- _Exercise brief_: Could you give the data below again, exactly and completely?

-- start --

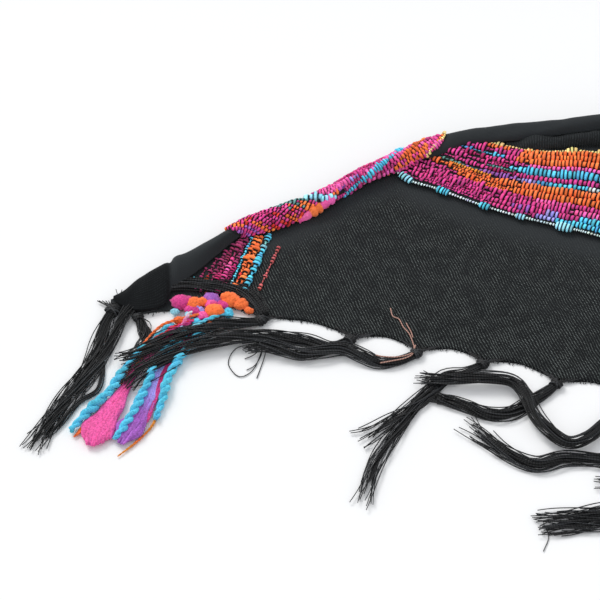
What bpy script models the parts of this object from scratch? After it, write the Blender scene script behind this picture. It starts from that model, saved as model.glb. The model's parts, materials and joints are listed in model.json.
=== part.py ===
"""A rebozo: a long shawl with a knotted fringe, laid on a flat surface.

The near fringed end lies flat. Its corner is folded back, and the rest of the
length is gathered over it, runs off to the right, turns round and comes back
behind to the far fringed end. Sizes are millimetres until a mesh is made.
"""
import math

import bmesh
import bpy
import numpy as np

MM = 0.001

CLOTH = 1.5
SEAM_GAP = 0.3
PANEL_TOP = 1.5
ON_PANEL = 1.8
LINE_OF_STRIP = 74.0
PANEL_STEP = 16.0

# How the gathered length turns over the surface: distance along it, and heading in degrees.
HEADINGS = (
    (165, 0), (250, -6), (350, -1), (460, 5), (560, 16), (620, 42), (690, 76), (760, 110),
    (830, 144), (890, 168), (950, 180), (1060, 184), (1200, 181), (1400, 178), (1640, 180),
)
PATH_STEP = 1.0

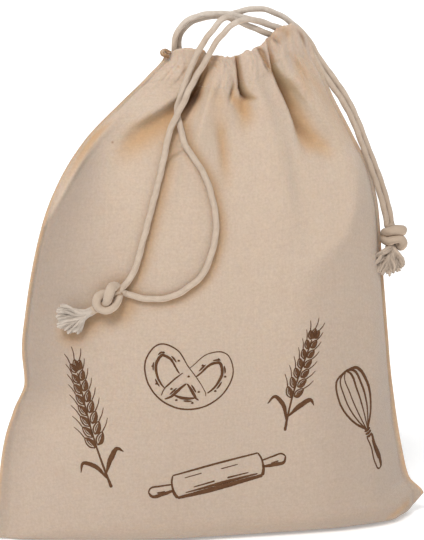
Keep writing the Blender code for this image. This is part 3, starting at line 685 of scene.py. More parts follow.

-- end --

- _Solution to the problem_:
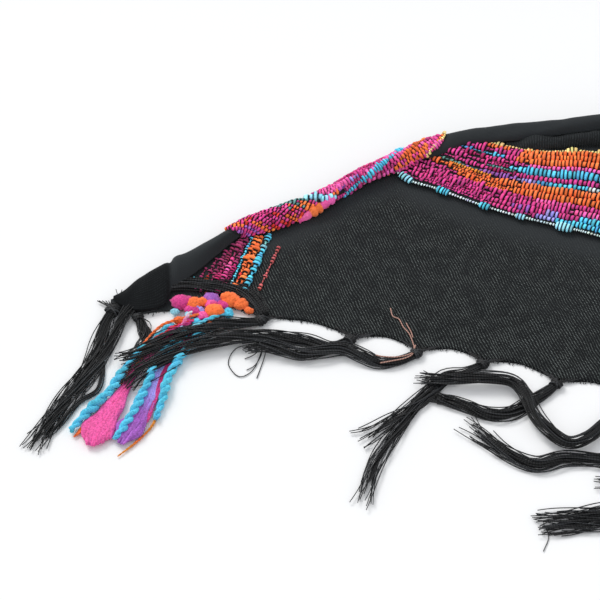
What bpy script models the parts of this object from scratch? After it, write the Blender scene script behind this picture. It starts from that model, saved as model.glb. The model's parts, materials and joints are listed in model.json.
=== part.py ===
"""A rebozo: a long shawl with a knotted fringe, laid on a flat surface.

The near fringed end lies flat. Its corner is folded back, and the rest of the
length is gathered over it, runs off to the right, turns round and comes back
behind to the far fringed end. Sizes are millimetres until a mesh is made.
"""
import math

import bmesh
import bpy
import numpy as np

MM = 0.001

CLOTH = 1.5
SEAM_GAP = 0.3
PANEL_TOP = 1.5
ON_PANEL = 1.8
LINE_OF_STRIP = 74.0
PANEL_STEP = 16.0

# How the gathered length turns over the surface: distance along it, and heading in degrees.
HEADINGS = (
    (165, 0), (250, -6), (350, -1), (460, 5), (560, 16), (620, 42), (690, 76), (760, 110),
    (830, 144), (890, 168), (950, 180), (1060, 184), (1200, 181), (1400, 178), (1640, 180),
)
PATH_STEP = 1.0

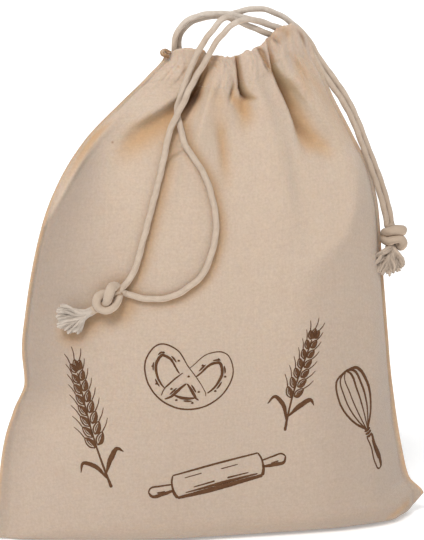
Keep writing the Blender code for this image. This is part 3, starting at line 685 of scene.py. More parts follow.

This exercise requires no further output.